CHALLENGE: Reproduce only the lines of the material below that start at the line containing "laminates()" and stop at the line containing "if empty is". Keep both end lines.

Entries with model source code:
▽
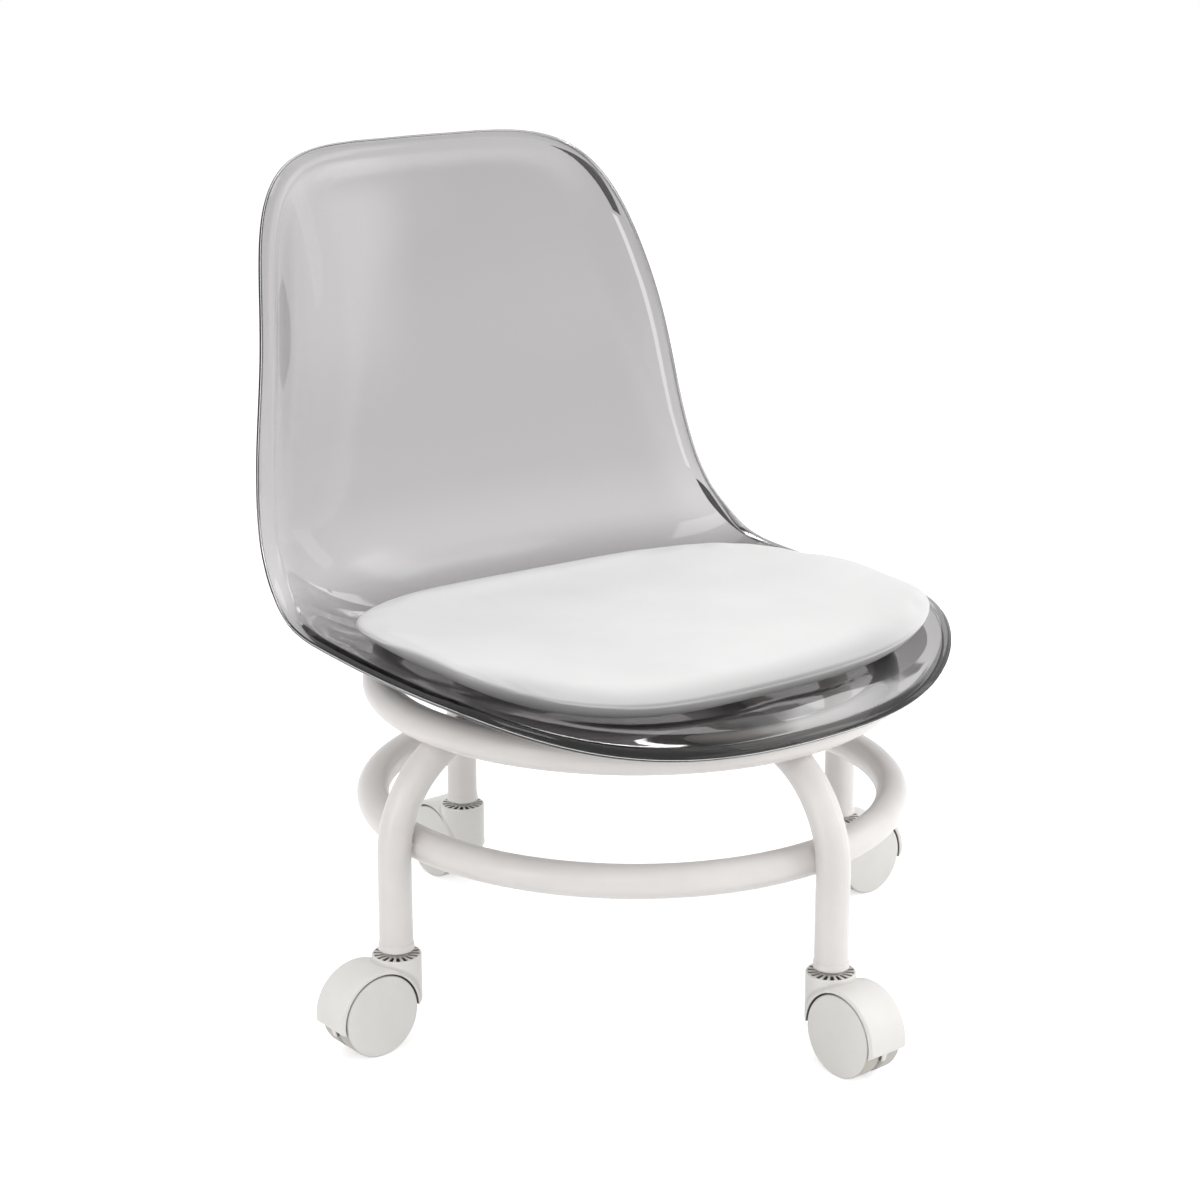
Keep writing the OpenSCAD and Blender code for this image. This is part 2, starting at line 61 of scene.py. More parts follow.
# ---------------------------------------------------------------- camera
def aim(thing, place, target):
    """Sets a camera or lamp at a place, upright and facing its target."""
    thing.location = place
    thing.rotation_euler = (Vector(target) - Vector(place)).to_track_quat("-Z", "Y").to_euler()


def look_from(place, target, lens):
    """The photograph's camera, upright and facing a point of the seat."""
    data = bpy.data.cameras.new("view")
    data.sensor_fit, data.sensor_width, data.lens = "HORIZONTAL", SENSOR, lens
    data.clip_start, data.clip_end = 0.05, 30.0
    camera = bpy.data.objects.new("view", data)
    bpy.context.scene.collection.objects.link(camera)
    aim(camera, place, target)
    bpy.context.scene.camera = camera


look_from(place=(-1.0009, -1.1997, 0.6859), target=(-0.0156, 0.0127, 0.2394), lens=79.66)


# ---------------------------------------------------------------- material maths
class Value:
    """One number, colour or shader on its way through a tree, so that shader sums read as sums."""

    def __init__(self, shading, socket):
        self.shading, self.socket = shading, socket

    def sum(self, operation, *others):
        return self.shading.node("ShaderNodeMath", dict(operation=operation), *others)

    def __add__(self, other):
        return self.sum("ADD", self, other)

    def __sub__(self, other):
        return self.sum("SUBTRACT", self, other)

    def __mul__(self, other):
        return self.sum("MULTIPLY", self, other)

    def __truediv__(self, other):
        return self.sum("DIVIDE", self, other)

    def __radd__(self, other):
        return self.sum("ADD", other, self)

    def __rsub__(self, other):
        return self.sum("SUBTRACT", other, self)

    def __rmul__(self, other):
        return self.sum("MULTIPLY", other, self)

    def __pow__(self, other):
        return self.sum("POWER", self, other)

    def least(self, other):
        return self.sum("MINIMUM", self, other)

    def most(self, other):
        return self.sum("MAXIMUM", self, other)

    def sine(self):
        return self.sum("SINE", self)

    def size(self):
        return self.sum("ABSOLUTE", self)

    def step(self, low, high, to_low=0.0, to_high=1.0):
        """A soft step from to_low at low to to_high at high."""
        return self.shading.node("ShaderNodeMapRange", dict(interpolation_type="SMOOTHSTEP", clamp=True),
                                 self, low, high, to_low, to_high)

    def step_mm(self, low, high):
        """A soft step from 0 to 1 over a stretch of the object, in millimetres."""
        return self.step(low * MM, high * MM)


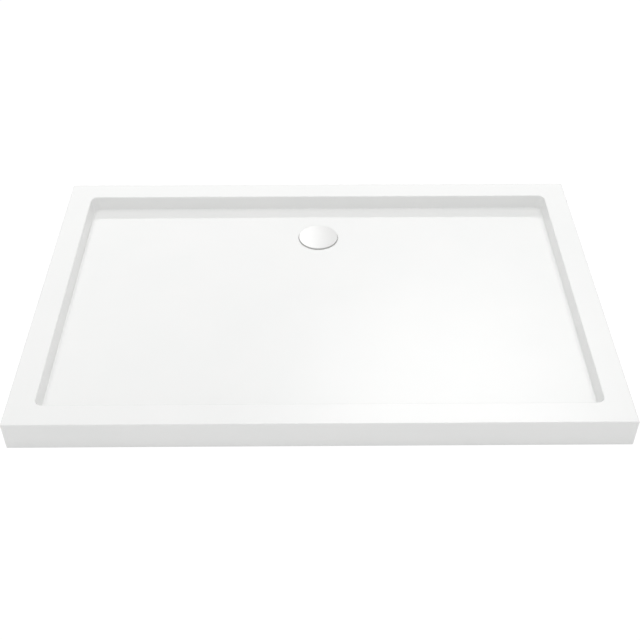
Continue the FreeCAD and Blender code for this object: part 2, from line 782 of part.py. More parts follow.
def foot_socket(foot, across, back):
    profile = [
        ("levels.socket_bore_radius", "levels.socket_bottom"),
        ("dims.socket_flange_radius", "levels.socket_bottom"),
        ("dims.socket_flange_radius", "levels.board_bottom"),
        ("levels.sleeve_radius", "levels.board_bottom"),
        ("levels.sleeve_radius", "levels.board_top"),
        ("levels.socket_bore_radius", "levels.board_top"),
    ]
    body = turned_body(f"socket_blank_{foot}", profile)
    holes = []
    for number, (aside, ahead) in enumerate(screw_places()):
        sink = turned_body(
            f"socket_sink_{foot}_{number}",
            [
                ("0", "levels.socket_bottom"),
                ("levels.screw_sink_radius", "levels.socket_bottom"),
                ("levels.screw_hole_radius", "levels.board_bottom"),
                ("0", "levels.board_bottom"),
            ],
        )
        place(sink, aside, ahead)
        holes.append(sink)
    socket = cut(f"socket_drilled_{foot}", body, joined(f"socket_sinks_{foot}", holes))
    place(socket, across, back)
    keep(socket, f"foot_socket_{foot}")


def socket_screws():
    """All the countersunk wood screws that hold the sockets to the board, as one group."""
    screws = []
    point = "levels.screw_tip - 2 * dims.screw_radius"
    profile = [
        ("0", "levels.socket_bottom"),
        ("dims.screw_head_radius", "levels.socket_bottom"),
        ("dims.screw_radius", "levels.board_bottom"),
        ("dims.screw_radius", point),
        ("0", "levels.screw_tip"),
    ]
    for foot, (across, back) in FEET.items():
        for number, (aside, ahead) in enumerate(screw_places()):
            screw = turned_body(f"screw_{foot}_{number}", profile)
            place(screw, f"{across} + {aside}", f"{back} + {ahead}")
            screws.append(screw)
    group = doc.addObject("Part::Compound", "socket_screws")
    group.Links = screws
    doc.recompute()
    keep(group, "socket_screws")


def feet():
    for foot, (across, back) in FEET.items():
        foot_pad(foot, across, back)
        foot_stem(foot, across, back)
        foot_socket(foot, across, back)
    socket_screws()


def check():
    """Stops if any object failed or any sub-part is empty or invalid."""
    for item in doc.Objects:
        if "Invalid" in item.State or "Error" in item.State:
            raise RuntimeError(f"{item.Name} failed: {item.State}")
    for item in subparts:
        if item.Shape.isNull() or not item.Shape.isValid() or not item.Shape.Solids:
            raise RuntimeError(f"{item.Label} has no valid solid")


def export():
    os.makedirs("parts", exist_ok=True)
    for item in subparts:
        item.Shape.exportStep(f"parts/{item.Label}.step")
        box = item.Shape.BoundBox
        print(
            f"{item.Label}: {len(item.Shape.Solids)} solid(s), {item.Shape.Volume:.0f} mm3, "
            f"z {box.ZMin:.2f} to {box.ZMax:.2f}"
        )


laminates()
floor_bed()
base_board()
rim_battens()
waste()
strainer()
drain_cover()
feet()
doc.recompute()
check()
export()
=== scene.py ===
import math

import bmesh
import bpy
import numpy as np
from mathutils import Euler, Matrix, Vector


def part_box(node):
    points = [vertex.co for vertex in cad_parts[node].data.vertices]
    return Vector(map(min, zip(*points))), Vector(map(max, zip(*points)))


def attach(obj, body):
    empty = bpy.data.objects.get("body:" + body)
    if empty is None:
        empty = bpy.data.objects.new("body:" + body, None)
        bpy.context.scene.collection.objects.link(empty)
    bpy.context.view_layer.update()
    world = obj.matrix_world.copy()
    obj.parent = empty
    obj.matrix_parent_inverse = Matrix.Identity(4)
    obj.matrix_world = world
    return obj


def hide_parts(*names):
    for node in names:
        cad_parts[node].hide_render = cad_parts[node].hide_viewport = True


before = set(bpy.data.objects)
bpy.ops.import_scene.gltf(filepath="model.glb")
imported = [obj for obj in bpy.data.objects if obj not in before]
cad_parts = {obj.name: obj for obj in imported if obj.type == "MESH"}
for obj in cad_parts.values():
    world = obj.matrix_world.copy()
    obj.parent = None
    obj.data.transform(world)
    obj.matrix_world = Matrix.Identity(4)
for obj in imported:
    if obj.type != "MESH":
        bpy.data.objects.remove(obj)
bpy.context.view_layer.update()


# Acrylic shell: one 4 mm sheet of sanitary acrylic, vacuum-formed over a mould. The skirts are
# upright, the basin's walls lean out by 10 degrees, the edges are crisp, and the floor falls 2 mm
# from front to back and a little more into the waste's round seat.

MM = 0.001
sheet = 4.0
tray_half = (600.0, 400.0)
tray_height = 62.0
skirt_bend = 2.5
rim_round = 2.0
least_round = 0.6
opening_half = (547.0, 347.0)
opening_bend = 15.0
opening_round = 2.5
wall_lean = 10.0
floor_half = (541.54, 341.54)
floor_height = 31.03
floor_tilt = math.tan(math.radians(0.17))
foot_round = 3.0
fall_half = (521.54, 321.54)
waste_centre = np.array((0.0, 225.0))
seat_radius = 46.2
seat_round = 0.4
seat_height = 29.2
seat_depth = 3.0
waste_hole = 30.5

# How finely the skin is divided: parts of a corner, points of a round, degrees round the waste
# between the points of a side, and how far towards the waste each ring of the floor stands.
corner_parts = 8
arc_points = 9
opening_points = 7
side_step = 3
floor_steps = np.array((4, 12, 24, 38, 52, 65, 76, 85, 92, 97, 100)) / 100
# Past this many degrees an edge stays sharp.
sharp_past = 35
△
ANSWER TO THIS PROBLEM:
laminates()
floor_bed()
base_board()
rim_battens()
waste()
strainer()
drain_cover()
feet()
doc.recompute()
check()
export()
=== scene.py ===
import math

import bmesh
import bpy
import numpy as np
from mathutils import Euler, Matrix, Vector


def part_box(node):
    points = [vertex.co for vertex in cad_parts[node].data.vertices]
    return Vector(map(min, zip(*points))), Vector(map(max, zip(*points)))


def attach(obj, body):
    empty = bpy.data.objects.get("body:" + body)
    if empty is None:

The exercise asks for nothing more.